Another approach is to use a deferred rendering technique in tiles. Break the polygons into tiles and process them separately. For every tile, first sample all the texutures you need, and store that into buffers the size of a tile. Do all blending operations for a whole tile, so you avoid checking the render states for every pixel. Given the restrictions of your platform, I think this might be the most succesful method.

Anyway, don't look for optimizations too soon, or you'll trip over your own feet. I know it's tempting to try to do things 'the right way' from the start, but as soon as you change something this becomes a mess. So implement a reliable reference first. Always make sure you have something to go back to that works.

 

[vrmm]

Thank you very much! Your suggestions are very good.

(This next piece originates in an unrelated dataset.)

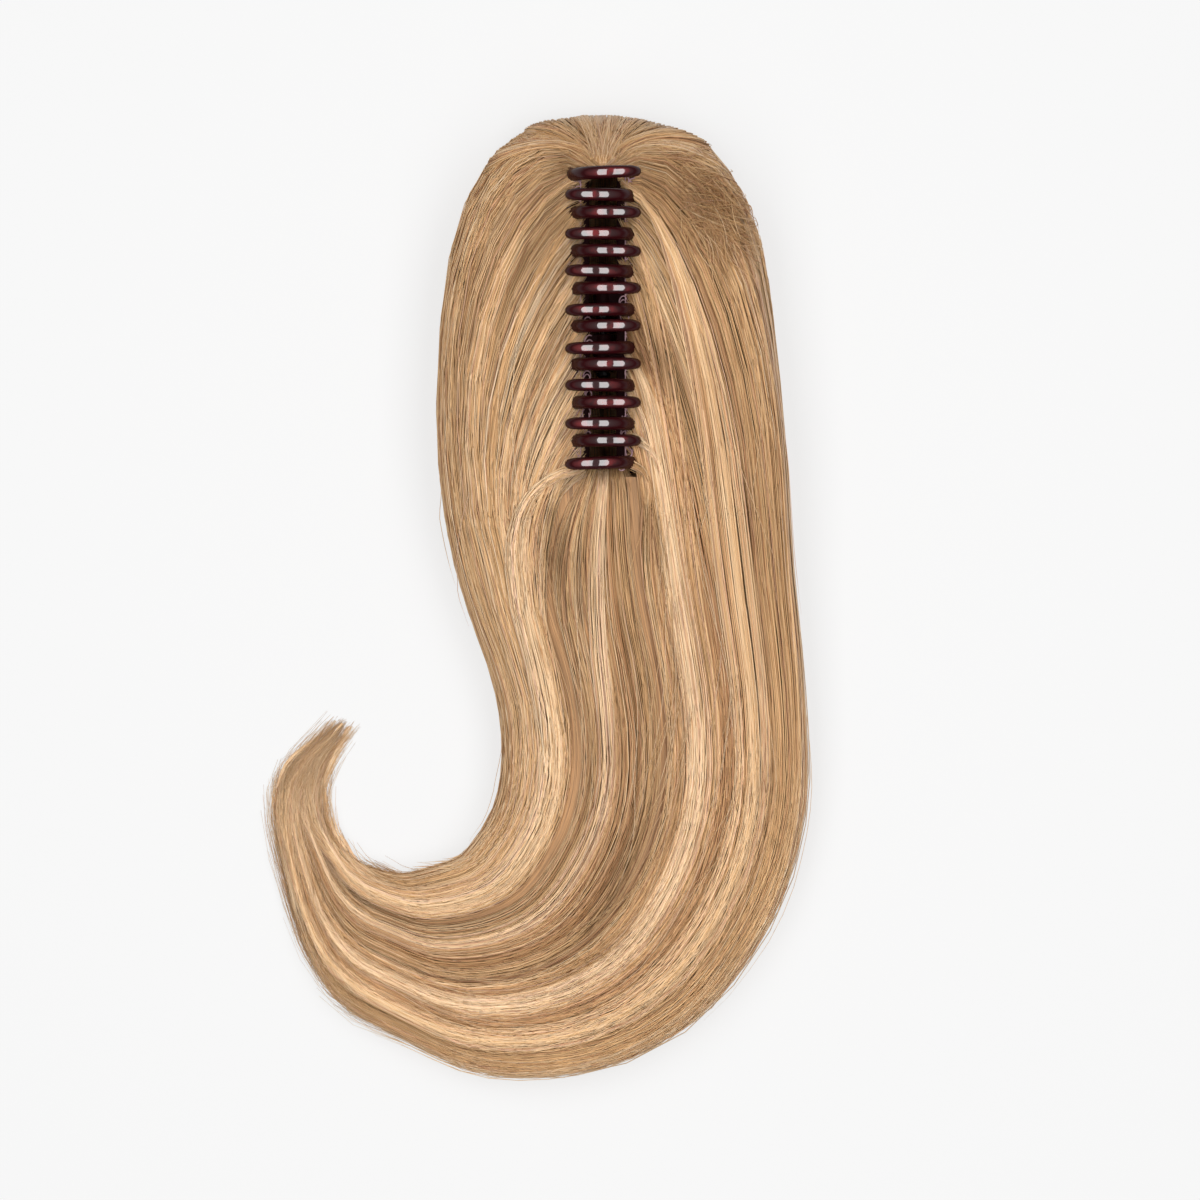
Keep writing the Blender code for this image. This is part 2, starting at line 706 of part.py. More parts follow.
def make_hair(finishes):
    """Fuses the locks to the backing, cuts the clip's chamber, then parts it into a tail and two curtains."""
    stations = hair_stations()
    hair = backing(stations)
    for row in LOCKS:
        boolean(hair, make_lock(stations, lock_path(stations, row), row[4]), "UNION")
    for lane, width in CROWN_LOCKS:
        boolean(hair, make_lock(stations, crown_path(lane), width), "UNION")
    fill_pockets(hair)
    boolean(hair, chamber(), "DIFFERENCE")
    far = 2 * (TAIL_LENGTH + TAIL_WIDTH + JAW_LENGTH + CURTAIN_WIDTH)
    half_gap = PIECE_GAP / 2
    tail = copy_of(hair, "hair_tail")
    boolean(tail, box("cut", (-far, SEAM_Y - half_gap, BACK_LAYER - half_gap), (far, far, far)), "DIFFERENCE")
    made = [tail]
    for name, side in (("hair_left", -1), ("hair_right", 1)):
        curtain = copy_of(hair, name)
        low_x = -far if side < 0 else half_gap
        high_x = -half_gap if side < 0 else far
        keep = box("keep", (low_x, SEAM_Y + half_gap, BACK_LAYER + half_gap), (high_x, far, far))
        boolean(curtain, keep, "INTERSECT")
        made.append(curtain)
    bpy.data.objects.remove(hair)
    for obj, finish in zip(made, finishes):
        obj.data.materials.clear()
        obj.data.materials.append(finish)
        round_shading(obj, 50)
    return made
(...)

Another approach is to use a deferred rendering technique in tiles. Break the polygons into tiles and process them separately. For every tile, first sample all the texutures you need, and store that into buffers the size of a tile. Do all blending operations for a whole tile, so you avoid checking the render states for every pixel. Given the restrictions of your platform, I think this might be the most succesful method.

I also think the deferred rendering is a good method for my platform from your descriptions. But I do not know it clearly. Could you tell me in detail or tell me some references about this method? Thanks a lot!

The two most succesful technologies I'm using in swShader

I have been visited your web site. These technologies are very succesful . I think they also can be used in my soft.